Er ist sich nicht sicher, ob ein zusätzlicher Reifensatz einen großen Unterschied machen würde, aber er würde diese Entscheidung auf jeden Fall begrüßen. Williams-Pilot Pastor Maldonado, der inzwischen seine dritte Formel-1-Saison absolviert, aber ebenfalls unter den harten Testbeschränkungen gelitten hat, klagt ebenfalls darüber, dass die Teams derzeit nicht genügend Reifen zur Verfügung haben.

"Der Testplan ist sehr beschränkt, und im ersten Freien Training nutzen wir normalerweise nur einen Reifensatz der härteren Mischung", klagt er. "Ein zusätzlicher Satz würde Teams wie Williams auf jeden Fall helfen, denn wir haben ein paar Probleme mit dem Auto. Da muss man unterschiedliche Dinge testen." Williams würde tatsächlich von einer derartigen Regelung profitieren, denn mit Valtteri Bottas hat man sogar einen Rookie in den eigenen Reihen, der einen zusätzlichen Reifensatz ausfassen würde.

Button: Idee für Topteams uninteressant

Probleme hat derzeit auch McLaren. Würde auch das britische Traditionsteam einem Youngster die Chance geben, um mehr Kilometer abzuspulen und das Auto besser weiterentwickeln zu können? Jenson Button hält dies für unrealistisch: "Ich glaube nicht, dass wir viele große Teams sehen werden, die am Freitag den dritten Fahrer ins Auto setzen werden."

"Ich glaube nicht, dass wir viele große Teams sehen werden, die am Freitag den dritten Fahrer ins Auto setzen werden." Jenson Button

Trotzdem hält er den Ansatz grundsätzlich für eine gute Idee: "Für junge Fahrer ist es sehr schwierig, im Formel-1-Auto Kilometer zu sammeln. Sie müssen viel Geld mitbringen, um die Möglichkeit zu erhalten, und wenn es diesen zusätzlichen Reifensatz gibt, dann könnte es für die Mittelfeld- und für die Hinterbänkler-Teams nützlich sein, einen dritten Fahrer einzusetzen, um mehr Kilometer abzuspulen und mehr Daten zu erhalten."

Er ergreift für die Nachwuchsfahrer Partei: "Es sind immer viele Testfahrer bei den Rennen, die herumsitzen und von Freitag bis Sonntag zuschauen. Sie erhalten keine Gelegenheit, das Auto zu fahren. Für die Zukunft des Sports ist es aber wichtig, dass die Youngster zum Fahren kommen und ein Grand-Prix-Wochenende erleben, anstatt nur zuzuschauen."

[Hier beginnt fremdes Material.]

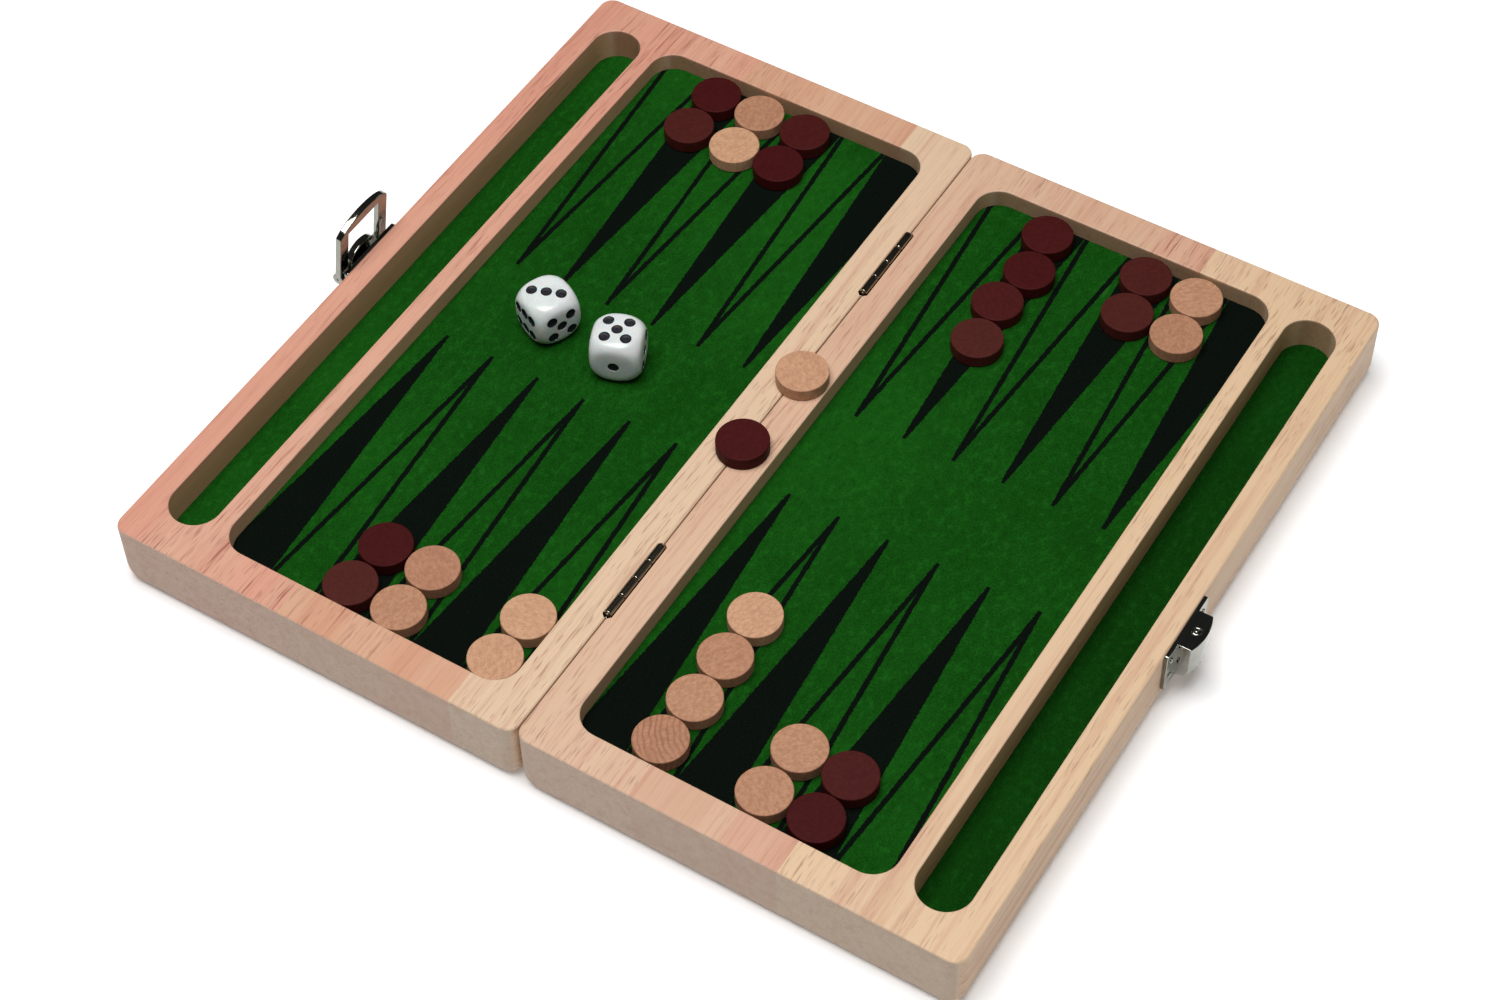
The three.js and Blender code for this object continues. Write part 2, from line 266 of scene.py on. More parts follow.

Ricciardo: Rennkilometer unersätzlich

Toro-Rosso-Pilot Daniel Ricciardo hat sich inzwischen gut in der Formel 1 eingefunden. Der Red-Bull-Junior wurde von Helmut Marko in der zweiten Saisonhälfte 2011 beim Nachzüglerteam HRT untergebracht, um dort erste Erfahrungen zu sammeln. Er ist der Meinung, dass dies genau der richtige Weg war: "Natürlich schaden zusätzliche Kilometer nie, aber das Testen ist das eine und das Rennwochenende etwas anderes."

Der "Aussie" glaubt, dass auch ein kurzer Einsatz im ersten Freien Training die Erfahrung, ein gesamtes Wochenende zu absolvieren, nie ersetzen kann: "Die sechs Monate mit HRT waren wirklich gut, um zu verstehen, wie ein Rennwochenende abläuft und um wirklich dabei zu sein. Testen hilft dir zu 80 Prozent, aber 20 Prozent kann man nur am Sonntag da draußen auf der Strecke lernen."

Daniel Ricciardo

Ricciardo gewöhnte sich mit kompletten Wochenenden am Ende des Feldes Zoom

Teamkollege Jean-Eric Vergne ist den anderen Weg gegangen und gewöhnte sich als Toro-Rosso-Freitagtester an die Formel 1. Er spricht sich für den zusätzlichen Reifensatz für Nachwuchspiloten aus: "Ich war ziemlich froh, als ich an den Freitagen im Toro Rosso fahren kann. Das ist eine wirklich gute Erfahrung. Man kann nie genug fahren. Das ist also auf jeden Fall eine gute Sache."